To visualize this argument, the group will create a website that hosts a digital story-map detailing policies of American Indian removal from treaties, through boarding schools, allotment policies, and relocation to cities, and finally to current day prison gerrymandering and mass incarceration.

In order to make the narrative accessible to communities who may not have internet access, the group is also hand-making a magazine detailing the policies and patterns of colonial removal, intermittent with personal narratives, images, and poems.
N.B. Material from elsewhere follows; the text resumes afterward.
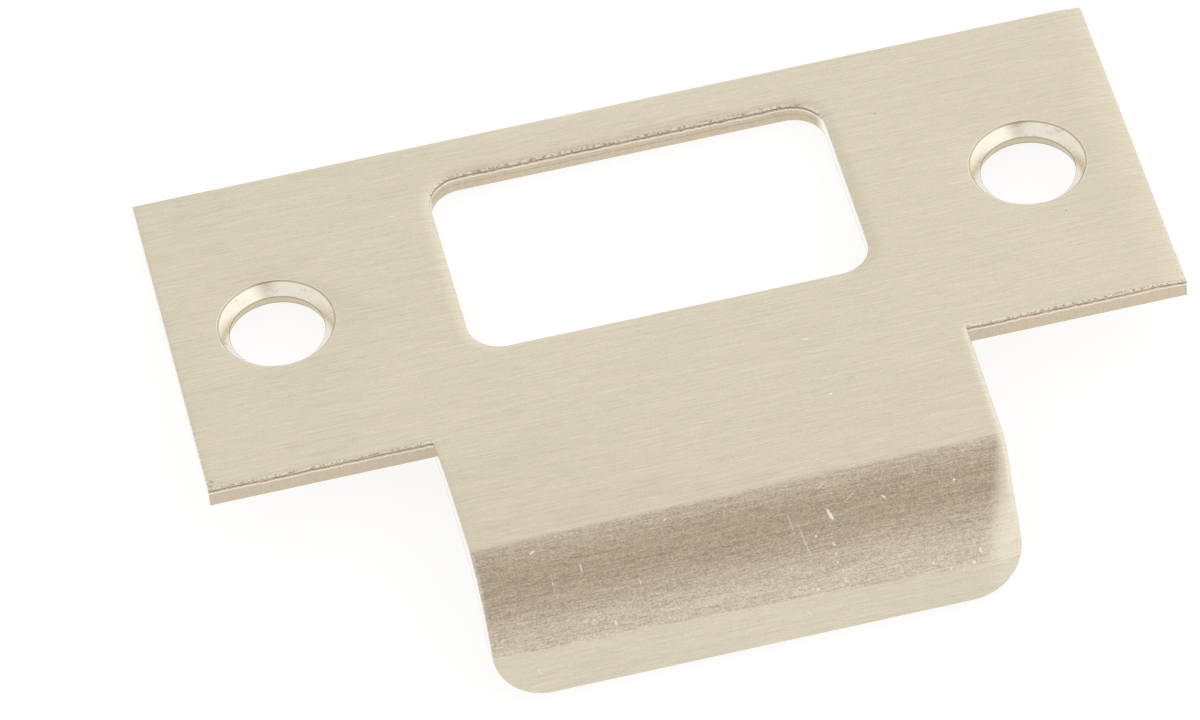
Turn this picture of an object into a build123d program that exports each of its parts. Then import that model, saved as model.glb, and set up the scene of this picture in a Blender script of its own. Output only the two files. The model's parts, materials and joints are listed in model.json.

The zine could be used as a coloring book and a diary for one’s own history of displacement, and will be freely distributed.  

The third project will intervene in the narrative currently communicated to visitors at Historic Fort Snelling by providing some insight into the Dakota Massacre in 1862. Through a smartphone application, the project aims to show Fort Snelling as the first site of Native American mass incarceration in what would become Minnesota.

With the use images and narratives from the mass internment of the Dakota peoples visitors will walk away with more than just an understanding of the Snellings.

The fourth, related project, aims to show the recent processes of Latina/o immigrant incarceration in Minneapolis and greater Minnesota, and to reveal the impact immigrant incarceration and deportation has on local communities.

The project will become a website that contains a GIS Map of the location of immigrant incarceration and deportation centers and jails that house immigrants, as well as locations of the places where recent raids have taken place. As part of this digital storytelling project, interviews will help website visitors to understand how undocumented immigrants are being incarcerated and deported and how this impacts their local communities.

On December 15th students will be presenting their projects at 1210 Heller Hall at the University of Minnesota, starting at 6:30 p.m.  There will be a panel discussion on the historical impact of mass incarceration and White supremacy in local marginalized communities of color.